** BEGIN Data block **

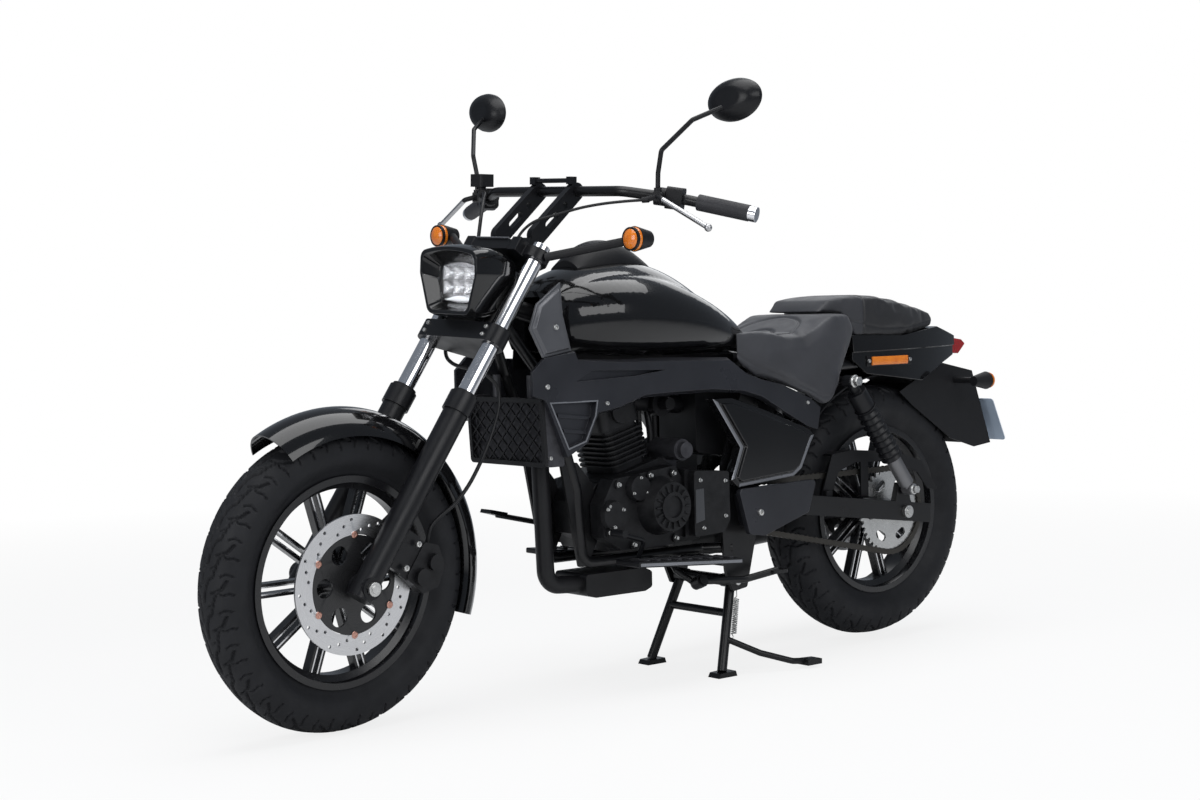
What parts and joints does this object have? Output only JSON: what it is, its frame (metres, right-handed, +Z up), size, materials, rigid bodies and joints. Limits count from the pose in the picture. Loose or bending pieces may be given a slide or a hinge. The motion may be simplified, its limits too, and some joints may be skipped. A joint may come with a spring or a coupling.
{
  "type": "cruiser motorcycle",
  "caption": "Black cruiser motorcycle on its centre stand, with cast wheels, radiator shrouds, two seats and a chain drive.",
  "frame": {"origin": "middle of the object's outline at ground level, under the centre stand's load", "axes": "+X forward, +Y to the rider's left, +Z up"},
  "size_m": [2.2568, 0.9216, 1.3295],
  "materials": {
    "alloy_grey": "light grey satin alloy",
    "black_paint": "satin black paint",
    "chain_steel": "oiled chain steel",
    "chrome": "polished chrome",
    "disc_steel": "ground disc steel",
    "engine_black": "semi-gloss black castings with machined edges",
    "engine_grey": "dark grey die castings",
    "exhaust_black": "heat resistant satin black",
    "gloss_black": "deep gloss black lacquer",
    "graphite": "satin graphite grey",
    "grip_rubber": "ribbed grey rubber",
    "lamp_lens": "clear lamp lens",
    "plastic_black": "grained black plastic",
    "plate_blank": "blank pale number plate",
    "red_lens": "red moulded lens",
    "seat_dark": "grained black vinyl with piping",
    "seat_vinyl": "grained black vinyl, stitched",
    "steel": "zinc plated steel",
    "tyre": "matt moulded tread rubber",
    "wheel_black": "satin black, machined rim edges and spoke faces"
  },
  "bodies": {
    "frame": {"chain": "chain_steel", "chain_guard": "plastic_black", "engine_crankcase": "engine_black", "engine_cylinder": "engine_black", "exhaust_header": "exhaust_black", "footboards": "black_paint", "frame": "black_paint", "fuel_tank": "gloss_black", "intake": "plastic_black", "left_engine_cover": "engine_black", "neck_covers": "alloy_grey", "number_plate": "plate_blank", "passenger_seat": "seat_dark", "pivot_bolts": "steel", "pivot_covers": "graphite", "radiator": "engine_grey", "radiator_guard": "plastic_black", "rear_axle": "steel", "rear_indicators": "plastic_black", "rear_mudguard": "plastic_black", "rear_shocks": "steel", "rear_subframe": "black_paint", "rider_seat": "seat_vinyl", "right_engine_cover": "engine_black", "shock_springs": "black_paint", "side_covers": "gloss_black", "side_shrouds": "graphite", "silencer": "exhaust_black", "starter_motor": "engine_grey", "swingarm": "black_paint", "tail_cowl": "gloss_black", "tail_lamp": "red_lens", "tank_console": "plastic_black"},
    "steering": {"fork_sliders": "black_paint", "fork_tubes": "chrome", "fork_yokes": "graphite", "front_axle": "steel", "front_mudguard": "gloss_black", "front_caliper": "black_paint", "headlamp_shell": "gloss_black", "headlamp_lens": "lamp_lens", "handlebar": "black_paint", "handlebar_risers": "black_paint", "grips": "grip_rubber", "hand_controls": "plastic_black", "mirrors": "gloss_black", "front_indicators": "black_paint", "front_brake_hose": "plastic_black", "clutch_cable": "plastic_black"},
    "front_wheel_set": {"front_tyre": "tyre", "front_wheel": "wheel_black", "front_disc": "disc_steel"},
    "rear_wheel_set": {"rear_tyre": "tyre", "rear_wheel": "wheel_black", "rear_disc": "disc_steel", "rear_sprocket": "chain_steel"},
    "stand_centre": {"centre_stand": "black_paint"},
    "stand_side": {"side_stand": "black_paint"}
  },
  "joints": [
    {"name": "steering_head", "type": "hinge", "parent": "frame", "child": "steering", "pos_m": [0.80116, 0, 0.28218], "axis": [-0.5664, 0, 0.8241], "range_deg": [-40, 30]},
    {"name": "front_wheel_spin", "type": "hinge", "parent": "steering", "child": "front_wheel_set", "pos_m": [0.82989, 0.00305, 0.30193], "axis": [-0.0718, 0.9962, -0.0494], "continuous": true},
    {"name": "rear_wheel_spin", "type": "hinge", "parent": "frame", "child": "rear_wheel_set", "pos_m": [-0.69, 0, 0.322], "axis": [0, 1, 0], "continuous": true},
    {"name": "centre_stand_fold", "type": "hinge", "parent": "frame", "child": "stand_centre", "pos_m": [-0.16, 0, 0.205], "axis": [0, 1, 0], "range_deg": [0, 75]},
    {"name": "side_stand_fold", "type": "hinge", "parent": "frame", "child": "stand_side", "pos_m": [-0.028, 0.13, 0.222], "axis": [-0.0576, -0.9169, -0.395], "range_deg": [0, 96]}
  ]
}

** END Data block **

Exercise directions:
Extract, from the material above, each line holding the word "object".

Response to the task:
What parts and joints does this object have? Output only JSON: what it is, its frame (metres, right-handed, +Z up), size, materials, rigid bodies and joints. Limits count from the pose in the picture. Loose or bending pieces may be given a slide or a hinge. The motion may be simplified, its limits too, and some joints may be skipped. A joint may come with a spring or a coupling.
  "frame": {"origin": "middle of the object's outline at ground level, under the centre stand's load", "axes": "+X forward, +Y to the rider's left, +Z up"},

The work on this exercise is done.